Contrary to what you may think, DNA does not always adopt the form of the double helix structure that many associate it with - it can also form into intricate folds and act as an enzyme called a deoxyribozyme. Now, this is evidenced by scientists from the Spanish Foundation for Science and Technology, who have pinpointed the first three-dimensional structure of this biomolecule and revealed that DNA is much more flexible than we previously thought.
Over 20 years ago, a team of chemists isolated deoxyribozymes, which is DNA that acts like an enzyme. However, only now has the current team associated its catalytic activity with a three-dimensional structure that provides it with its enzymatic function.

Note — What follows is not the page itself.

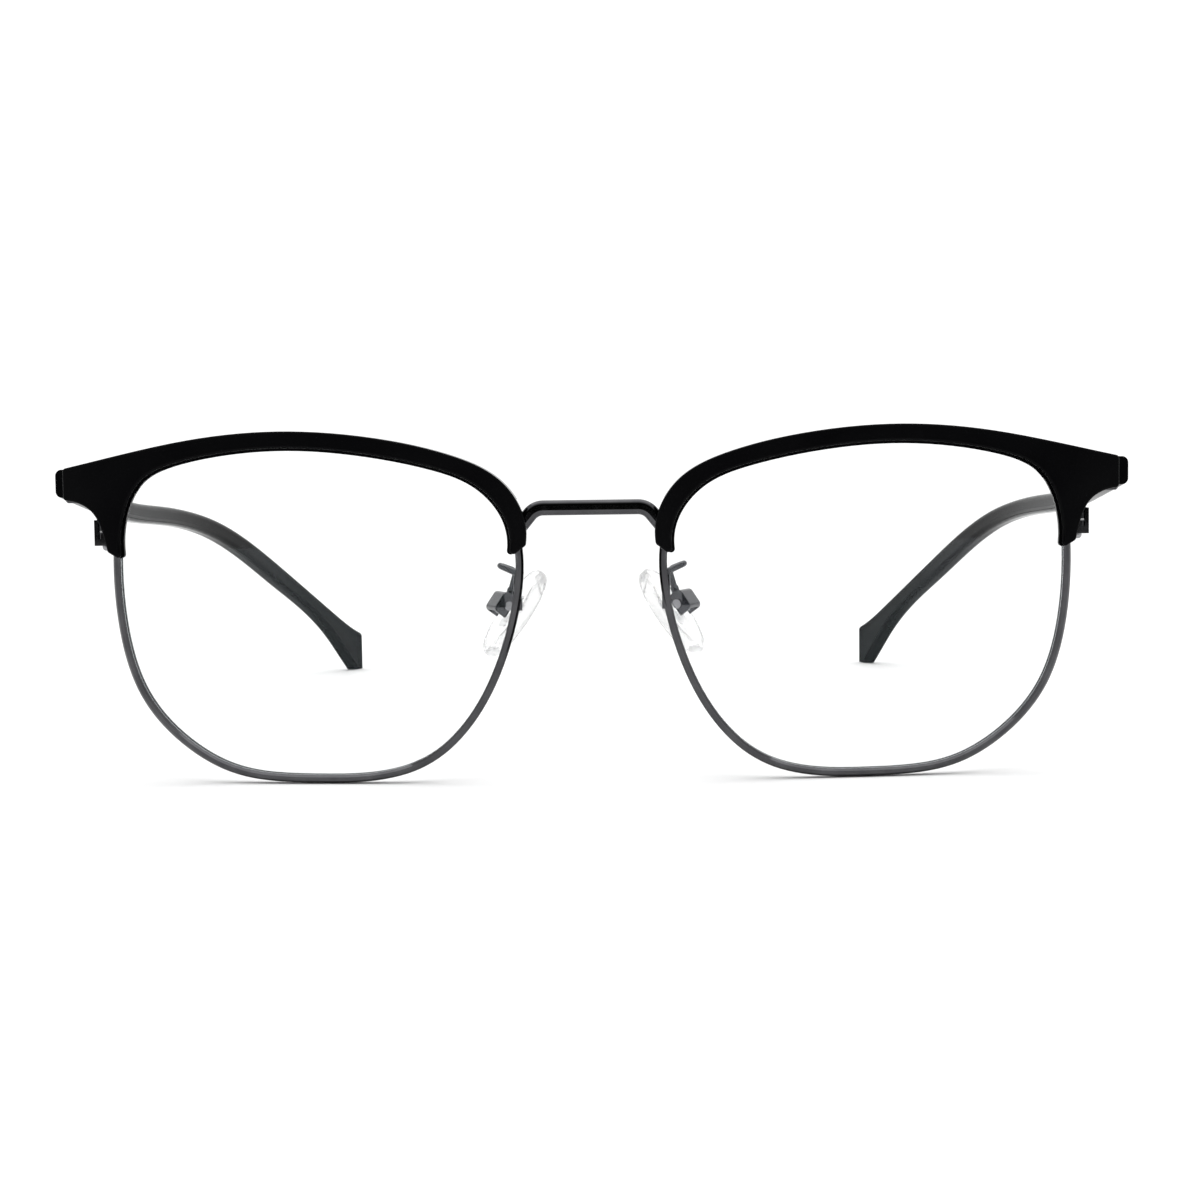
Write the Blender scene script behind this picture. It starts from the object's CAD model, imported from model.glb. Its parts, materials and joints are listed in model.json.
import json
import math

import bpy
from mathutils import Matrix, Vector


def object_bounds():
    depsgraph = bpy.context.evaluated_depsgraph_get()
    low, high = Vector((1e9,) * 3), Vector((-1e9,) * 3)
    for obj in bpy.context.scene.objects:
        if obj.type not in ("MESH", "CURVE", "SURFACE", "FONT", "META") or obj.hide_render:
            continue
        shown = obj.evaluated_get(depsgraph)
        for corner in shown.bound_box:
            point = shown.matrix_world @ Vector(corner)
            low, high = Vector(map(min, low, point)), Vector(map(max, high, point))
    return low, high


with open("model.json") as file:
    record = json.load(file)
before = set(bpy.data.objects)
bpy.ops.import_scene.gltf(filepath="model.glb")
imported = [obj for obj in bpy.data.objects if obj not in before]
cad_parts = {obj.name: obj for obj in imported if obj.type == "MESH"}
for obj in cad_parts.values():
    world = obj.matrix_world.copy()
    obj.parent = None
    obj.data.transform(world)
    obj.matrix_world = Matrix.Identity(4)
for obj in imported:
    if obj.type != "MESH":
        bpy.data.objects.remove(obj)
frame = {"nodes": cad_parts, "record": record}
cad_low, cad_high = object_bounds()
FRONT_Y = cad_low.y

# ---- camera: metres, degrees and, for the lens and the sensor, millimetres --------------------
CAMERA_SIDE = 0.00697
CAMERA_BACK = 0.280
CAMERA_HEIGHT = 0.0445
CAMERA_PITCH = 4.232
CAMERA_ROLL = 0.737
CAMERA_LENS = 64.92
CAMERA_SENSOR = 36.0
CAMERA_SHIFT = -0.0376
CAMERA_NEAR = 0.01

# ---- studio: metres and watts -----------------------------------------------------------------
FLOOR_RADIUS = 0.75
FLOOR_SIDES = 96
FLOOR_GAP = 0.0001
FLOOR_COLOUR = (0.96, 0.96, 0.96)
TOP_LIGHT_BACK = 0.15
TOP_LIGHT_HEIGHT = 0.9
TOP_LIGHT_SIZE = 1.1
TOP_LIGHT_POWER = 4.5

# The world's strength for camera rays, and for all other rays towards the front and elsewhere.
# The change between the two runs over these values of a direction's y.
BACKDROP = 1.15
DARK_FRONT = 0.02
BRIGHT_ROUND = 1.0
DARK_UP_TO_Y = -0.88
BRIGHT_FROM_Y = -0.52

# ---- the lens's reflection: its share of a bare surface's, and the most it may reach -------------
MIRROR_SHARE = 0.3
MIRROR_LIMIT = 0.06

# ---- how much rougher a metal's dullest patches are than its brightest -------------------------
WORN_SHARE = 1.9

# ---- the middle range of a noise field, which spread() stretches ----------------------------------
NOISE_LOW = 0.3
NOISE_HIGH = 0.7


# ---- node helpers ---------------------------------------------------------------------------
def new_material(name):
    """A material with its default nodes removed, and its tree and output."""
    material = bpy.data.materials.new(name)
    material.use_nodes = True
    tree = material.node_tree
    tree.nodes.clear()
    output = tree.nodes.new("ShaderNodeOutputMaterial")
    return material, tree, output


def principled(tree, output, **sockets):
    """A Principled shader on the output, with plain values on its sockets."""
    shader = tree.nodes.new("ShaderNodeBsdfPrincipled")
    for name, value in sockets.items():
        shader.inputs[name.replace("_", " ")].default_value = value
    tree.links.new(shader.outputs["BSDF"], output.inputs["Surface"])
    return shader


def noise(tree, scale, detail=3.0):
    """A noise field over the object, with its features about 1/scale metres across."""
    place = tree.nodes.new("ShaderNodeTexCoord")
    field = tree.nodes.new("ShaderNodeTexNoise")
    field.inputs["Scale"].default_value = scale
    field.inputs["Detail"].default_value = detail
    tree.links.new(place.outputs["Object"], field.inputs["Vector"])
    return field.outputs["Fac"]


def spread(tree, source, low, high):
    """The source's middle range stretched to run from low to high."""
    ranger = tree.nodes.new("ShaderNodeMapRange")
    ranger.inputs["From Min"].default_value = NOISE_LOW
    ranger.inputs["From Max"].default_value = NOISE_HIGH
    ranger.inputs["To Min"].default_value = low
    ranger.inputs["To Max"].default_value = high
    tree.links.new(source, ranger.inputs["Value"])
    return ranger.outputs["Result"]


def blend_colours(tree, factor, first, second):
    """The first colour where the factor is 0, the second where it is 1."""
    mix = tree.nodes.new("ShaderNodeMix")
    mix.data_type = "RGBA"
    mix.inputs["A"].default_value = (*first, 1.0)
    mix.inputs["B"].default_value = (*second, 1.0)
    tree.links.new(factor, mix.inputs["Factor"])
    return mix.outputs["Result"]


def bump(tree, height, distance, strength):
    """A normal that follows the height field, in metres at full strength."""
    node = tree.nodes.new("ShaderNodeBump")
    node.inputs["Distance"].default_value = distance
    node.inputs["Strength"].default_value = strength
    tree.links.new(height, node.inputs["Height"])
    return node.outputs["Normal"]


# ---- materials ------------------------------------------------------------------------------
def make_black_plastic():
    """Polished black plastic: faint cloudiness, uneven polish and very shallow ripples."""
    material, tree, output = new_material("polished_black_plastic")
    shader = principled(tree, output, IOR=1.2, Specular_IOR_Level=0.12)
    cloud = spread(tree, noise(tree, scale=90.0), 0.0, 1.0)
    colour = blend_colours(tree, cloud, (0.0022, 0.0022, 0.0026), (0.0042, 0.0042, 0.0046))
    tree.links.new(colour, shader.inputs["Base Color"])
    polish = spread(tree, noise(tree, scale=400.0, detail=5.0), 0.07, 0.14)
    tree.links.new(polish, shader.inputs["Roughness"])
    ripple = bump(tree, noise(tree, scale=260.0, detail=1.0), distance=0.00002, strength=0.05)
    tree.links.new(ripple, shader.inputs["Normal"])
    return material


def make_metal(name, dark, light, rough):
    """Polished metal: slight tone variation, uneven polish and very shallow ripples."""
    material, tree, output = new_material(name)
    shader = principled(tree, output, Metallic=1.0)
    tone = spread(tree, noise(tree, scale=300.0), 0.0, 1.0)
    tree.links.new(blend_colours(tree, tone, dark, light), shader.inputs["Base Color"])
    polish = spread(tree, noise(tree, scale=900.0, detail=4.0), rough, rough * WORN_SHARE)
    tree.links.new(polish, shader.inputs["Roughness"])
    ripple = bump(tree, noise(tree, scale=1500.0, detail=2.0), distance=0.000006, strength=0.05)
    tree.links.new(ripple, shader.inputs["Normal"])
    return material


def make_lens_material():
    """Clear coated plastic: see-through, with a weak cool reflection that grows with the slope."""
    material, tree, output = new_material("coated_clear_lens")
    through = tree.nodes.new("ShaderNodeBsdfTransparent")
    through.inputs["Color"].default_value = (0.995, 0.998, 0.997, 1.0)
    mirror = tree.nodes.new("ShaderNodeBsdfGlossy")
    mirror.inputs["Roughness"].default_value = 0.02
    tint = spread(tree, noise(tree, scale=40.0), 0.0, 1.0)
    coating = blend_colours(tree, tint, (0.70, 0.86, 0.88), (0.78, 0.84, 0.96))
    tree.links.new(coating, mirror.inputs["Color"])
    edge = tree.nodes.new("ShaderNodeFresnel")
    edge.inputs["IOR"].default_value = 1.5
    weaken = tree.nodes.new("ShaderNodeMath")
    weaken.operation = "MULTIPLY"
    weaken.inputs[1].default_value = MIRROR_SHARE
    limit = tree.nodes.new("ShaderNodeMath")
    limit.operation = "MINIMUM"
    limit.inputs[1].default_value = MIRROR_LIMIT
    tree.links.new(edge.outputs["Fac"], weaken.inputs[0])
    tree.links.new(weaken.outputs["Value"], limit.inputs[0])
    mix = tree.nodes.new("ShaderNodeMixShader")
    tree.links.new(limit.outputs["Value"], mix.inputs["Fac"])
    tree.links.new(through.outputs["BSDF"], mix.inputs[1])
    tree.links.new(mirror.outputs["BSDF"], mix.inputs[2])
    tree.links.new(mix.outputs["Shader"], output.inputs["Surface"])
    return material


def make_clear(name, bend, clearness, shade):
    """Clear moulded material: glassy, partly plain see-through, with a slightly uneven surface."""
    material, tree, output = new_material(name)
    shader = principled(tree, output, IOR=bend, Transmission_Weight=1.0)
    cloud = spread(tree, noise(tree, scale=250.0), 0.0, 1.0)
    colour = blend_colours(tree, cloud, shade, (0.99, 0.99, 0.99))
    tree.links.new(colour, shader.inputs["Base Color"])
    smooth = spread(tree, noise(tree, scale=700.0), 0.02, 0.08)
    tree.links.new(smooth, shader.inputs["Roughness"])
    ripple = bump(tree, noise(tree, scale=420.0, detail=2.0), distance=0.00004, strength=0.1)
    tree.links.new(ripple, shader.inputs["Normal"])
    through = tree.nodes.new("ShaderNodeBsdfTransparent")
    mix = tree.nodes.new("ShaderNodeMixShader")
    mix.inputs["Fac"].default_value = clearness
    tree.links.new(shader.outputs["BSDF"], mix.inputs[1])
    tree.links.new(through.outputs["BSDF"], mix.inputs[2])
    tree.links.new(mix.outputs["Shader"], output.inputs["Surface"])
    return material


def give(obj, material):
    obj.data.materials.clear()
    obj.data.materials.append(material)


# ---- studio and camera --------------------------------------------------------------------------
def make_world():
    """White all round for the camera. All other rays see it dark in front of the glasses."""
    world = bpy.data.worlds.new("studio")
    bpy.context.scene.world = world
    world.use_nodes = True
    tree = world.node_tree
    tree.nodes.clear()
    output = tree.nodes.new("ShaderNodeOutputWorld")
    background = tree.nodes.new("ShaderNodeBackground")
    background.inputs["Color"].default_value = (1.0, 1.0, 1.0, 1.0)
    tree.links.new(background.outputs["Background"], output.inputs["Surface"])
    place = tree.nodes.new("ShaderNodeTexCoord")
    parts = tree.nodes.new("ShaderNodeSeparateXYZ")
    tree.links.new(place.outputs["Generated"], parts.inputs["Vector"])
    ramp = tree.nodes.new("ShaderNodeMapRange")
    ramp.interpolation_type = "SMOOTHSTEP"
    ramp.inputs["From Min"].default_value = DARK_UP_TO_Y
    ramp.inputs["From Max"].default_value = BRIGHT_FROM_Y
    ramp.inputs["To Min"].default_value = DARK_FRONT
    ramp.inputs["To Max"].default_value = BRIGHT_ROUND
    tree.links.new(parts.outputs["Y"], ramp.inputs["Value"])
    ray = tree.nodes.new("ShaderNodeLightPath")
    choose = tree.nodes.new("ShaderNodeMix")
    choose.inputs["B"].default_value = BACKDROP
    tree.links.new(ray.outputs["Is Camera Ray"], choose.inputs["Factor"])
    tree.links.new(ramp.outputs["Result"], choose.inputs["A"])
    tree.links.new(choose.outputs["Result"], background.inputs["Strength"])


def make_floor():
    mesh = bpy.data.meshes.new("floor")
    floor = bpy.data.objects.new("floor", mesh)
    bpy.context.scene.collection.objects.link(floor)
    height = cad_low.z - FLOOR_GAP
    ring = []
    for step in range(FLOOR_SIDES):
        turn = 2 * math.pi * step / FLOOR_SIDES
        ring.append((FLOOR_RADIUS * math.cos(turn), FLOOR_RADIUS * math.sin(turn), height))
    mesh.from_pydata(ring, [], [range(len(ring))])
    material, tree, output = new_material("pale_floor")
    principled(tree, output, Base_Color=(*FLOOR_COLOUR, 1.0), Roughness=0.9)
    mesh.materials.append(material)


def make_top_light():
    lamp = bpy.data.lights.new("top_light", "AREA")
    lamp.size = TOP_LIGHT_SIZE
    lamp.energy = TOP_LIGHT_POWER
    obj = bpy.data.objects.new("top_light", lamp)
    obj.location = (0.0, TOP_LIGHT_BACK, TOP_LIGHT_HEIGHT)
    bpy.context.scene.collection.objects.link(obj)


def make_camera():
    data = bpy.data.cameras.new("camera")
    data.lens = CAMERA_LENS
    data.sensor_width = CAMERA_SENSOR
    data.shift_x = CAMERA_SHIFT
    data.clip_start = CAMERA_NEAR
    camera = bpy.data.objects.new("camera", data)
    bpy.context.scene.collection.objects.link(camera)
    pitch = math.radians(CAMERA_PITCH)
    roll = math.radians(CAMERA_ROLL)
    forward = Vector((0, math.cos(pitch), -math.sin(pitch)))
    level = Vector((1, 0, 0))
    above = level.cross(forward)
    right = level * math.cos(roll) - above * math.sin(roll)
    up = right.cross(forward)
    turned = Matrix((right, up, -forward)).transposed()
    camera.matrix_world = Matrix.Translation(
        (CAMERA_SIDE, FRONT_Y - CAMERA_BACK, CAMERA_HEIGHT)
    ) @ turned.to_4x4()
    bpy.context.scene.camera = camera


bpy.context.scene.view_settings.view_transform = "Standard"
make_world()
make_floor()
make_top_light()
make_camera()

MATERIALS = {
    "black_plastic": make_black_plastic(),
    "dark_metal": make_metal(
        "dark_plated_metal", dark=(0.06, 0.06, 0.064), light=(0.088, 0.088, 0.092), rough=0.04
    ),
    "steel_screws": make_metal(
        "polished_steel", dark=(0.22, 0.22, 0.23), light=(0.28, 0.28, 0.29), rough=0.07
    ),
    "steel_core": make_metal(
        "drawn_steel_wire", dark=(0.40, 0.40, 0.41), light=(0.5, 0.5, 0.5), rough=0.2
    ),
    "clear_lens": make_lens_material(),
    "clear_insert": make_clear(
        "clear_hard_plastic", bend=1.15, clearness=0.4, shade=(0.88, 0.89, 0.89)
    ),
    "silicone": make_clear(
        "clear_silicone", bend=1.33, clearness=0.25, shade=(0.92, 0.925, 0.925)
    ),
}
for part in frame["record"]["subparts"]:
    give(frame["nodes"][part["node"]], MATERIALS[part["material_slot"]])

The team bombarded the molecule with X-rays in the Switzerland SLS synchrotron, and in conjunction with computer modeling, they were able to reveal the crystal structure of the "DNAzyme."
"We have uncovered the first structure of a deoxyribozyme, and for the first time we can see that this DNA is capable of taking on forms as complex as those of protein enzymes or ribozymes an RNA capable of catalytic activity," Almudena Ponce-Salvatierra, a member of the research team, said in a press release.
For years, many people pictured DNA as the stiff symbol of our genetic code that was made known by Watson and Crick. This image has now been broken, with the current study showing us that the molecule can also adapt into three-dimensional structures, proving it to be much more flexible than we previously thought.
Deoxyribozymes are made up of single DNA strands synthesized in the laboratory in order to take advantage of their inherent catalytic ability. In the current study, the team created a deoxyribozyme structure named 9DB1, which can catalyze the ligation of two RNA strands.
The team hopes to use the findings to better understand how this unique molecule acts in various reactions at a molecular level.
"There are many applications for deoxyribozymes, from catalysing the ligation of two DNA or RNA fragments, to repairing any of its components, such as thymine," Ponce-Salvatierra said, adding that clinical trials for its application in medicine are already underway.
The findings were published in the issue of Jan. 6 issue of Nature.